Leveraging PostgreSQL Row Level Security in Multi-Tenant Applications

Row Level Security (RLS) in PostgreSQL is a powerful feature that enables fine-grained access control at the database level. For multi-tenant applications, especially when building scalable systems with backend architecture and database design services, where a single system serves multiple client organizations, RLS offers an elegant solution to ensure data isolation without complex application-level filtering. Let's explore how to implement and leverage this feature effectively.

Understanding the Multi-Tenant Challenge

In multi-tenant applications, one of the primary security concerns is ensuring that tenants can only access their own data. Traditionally, developers have addressed this in several ways:

• Separate databases for each tenant (high isolation, high overhead)
• Separate schemas for each tenant (moderate isolation, moderate overhead)
• Shared tables with tenant_id columns and application-level filtering (low isolation, low overhead)

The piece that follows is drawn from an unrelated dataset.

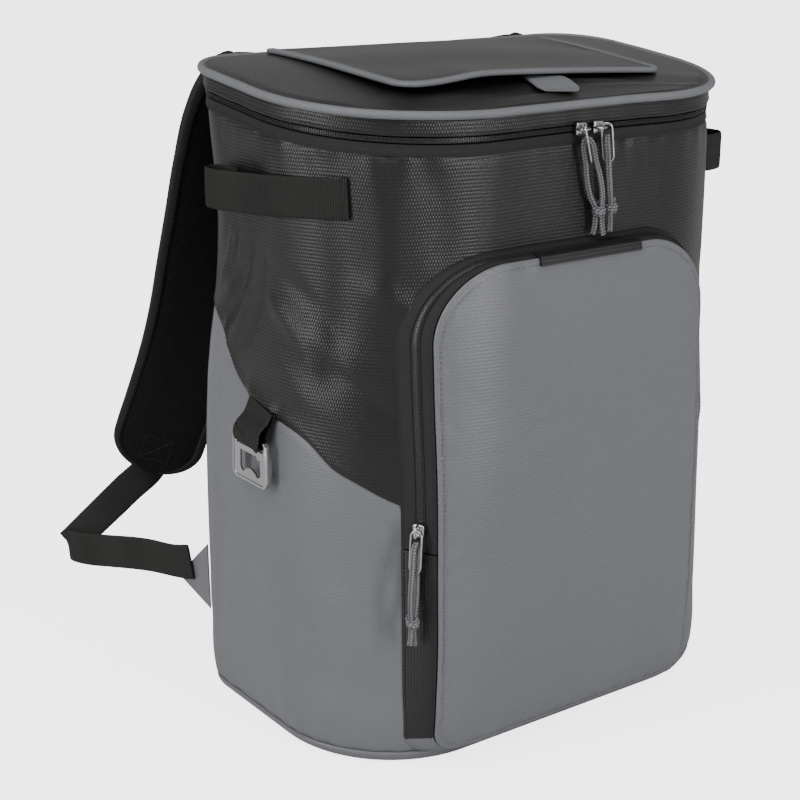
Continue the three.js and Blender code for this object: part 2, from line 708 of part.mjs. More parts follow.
function shoulderStrap(side, mirror) {
  const frames = strapFrames(mirror);
  const length = frames[frames.length - 1].run;
  const core = PAD_WIDTH / 2 - PAD_BINDING - 0.5;
  const round = length - PAD_WIDTH / 2;
  const shares = [0, 0.03, 0.06, 0.1, 0.15, 0.2, 0.26, 0.34, 0.42, 0.5, 0.6, 0.7, 0.8, 0.9, 1];
  const runs = shares.map((t) => t * round);
  const arc = [0.25, 0.5, 0.72, 0.88, 0.97].map((t) => round + core * t);
  const half = (run) => (run <= round ? core : Math.sqrt(Math.max(1, core ** 2 - (run - round) ** 2)));
  const pad = [...runs, ...arc].map((run) => {
    const w = half(run);
    const h = PAD_THICK / 2;
    const row = [[-w, -h * 0.85], [0, -h], [w, -h * 0.85], [w, h * 0.85], [0, h], [-w, h * 0.85]];
    return row.map(([a, b]) => strapPoint(frames, run, a, b));
  });
  const path = [];
  const out = PAD_WIDTH / 2 - PAD_BINDING / 2;
  for (const run of runs.slice(0, -1)) path.push({ run, across: -out, turn: [0, -1] });
  for (let i = 0; i <= 10; i += 1) {
    const a = -Math.PI / 2 + (Math.PI * i) / 10;
    const turn = [Math.cos(a), Math.sin(a)];
    path.push({ run: round + out * turn[0], across: out * turn[1], turn });
  }
  for (const run of runs.slice(0, -1).reverse()) path.push({ run, across: out, turn: [0, 1] });
  const binding = skin(path.map(({ run, across, turn }) => {
    const at = (d, h) => strapPoint(frames, run + turn[0] * d, across + turn[1] * d, h);
    const w = PAD_BINDING / 2;
    const h = PAD_THICK / 2;
    return [at(-w, -h * 0.9), at(w, -h * 0.55), at(w, h * 0.55), at(-w, h * 0.9)];
  }));
  const end = frameAt(frames, round);
  return group(
    piece(`strap_pad_${side}`, 'mesh', skin(pad)),
    piece(`strap_binding_${side}`, 'binding', binding),
    piece(`lower_webbing_${side}`, 'webbing', lowerWebbing(mirror, end)),
    piece(`strap_adjuster_${side}`, 'plastic', adjuster(end)),
    piece(`side_tab_${side}`, 'gray_coated', sideTab(mirror)),
  );
}

// Lower webbing: from the adjuster behind the pad's end out to a fold and back to the side tab
function lowerWebbing(mirror, end) {
  const seat = end.at.clone().addScaledVector(end.off, PAD_THICK / 2 + 4.6);
  const flip = (x, y, z) => V(x * mirror, y, z);
  const fold = flip(-1.057 * X, 2.84 * Y, 0.0955 * Z);
  const foldSide = flip(0, -0.69, -0.72);
  const rows = [-24, 8, 40].map((t) => {
    const at = seat.clone().addScaledVector(end.along, t);
    return { at, side: end.side };
  });
  const exit = seat.clone().addScaledVector(end.along, 40);
  for (const t of [0.2, 0.6, 1]) {
    rows.push({ at: exit.clone().lerp(fold, t), side: end.side.clone().lerp(foldSide, t) });
  }
  const back = [
    { at: flip(-1.062 * X, 2.72 * Y, 0.1 * Z), side: foldSide },
    { at: flip(-1.035 * X, 2.2 * Y, 0.132 * Z), side: flip(0, -0.55, -0.83) },
    { at: flip(-1 * X, 1.65 * Y, 0.165 * Z), side: flip(0, -0.35, -0.93) },
    { at: flip(-0.976 * X, 1.27 * Y, 0.182 * Z), side: flip(0, 0.25, -0.96) },
    { at: flip(-0.9755 * X, 1.1 * Y, 0.195 * Z), side: flip(0, 0.45, -0.9) },
  ];
  const strip = [...rows, ...back].map((r) => ({ ...r, width: WEBBING }));
  return band(strip, WEBBING_THICK);
}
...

These challenges are commonly addressed through secure multi-tenant application development strategies.

PostgreSQL's RLS introduces a fourth approach: shared tables with database-level security policies. This approach is widely used in modern enterprise software development and data security architectures.

How PostgreSQL RLS Works

RLS allows you to define security policies that determine which rows a user can view or modify in a table. These policies are enforced at the database level, meaning they apply regardless of how the data is accessed.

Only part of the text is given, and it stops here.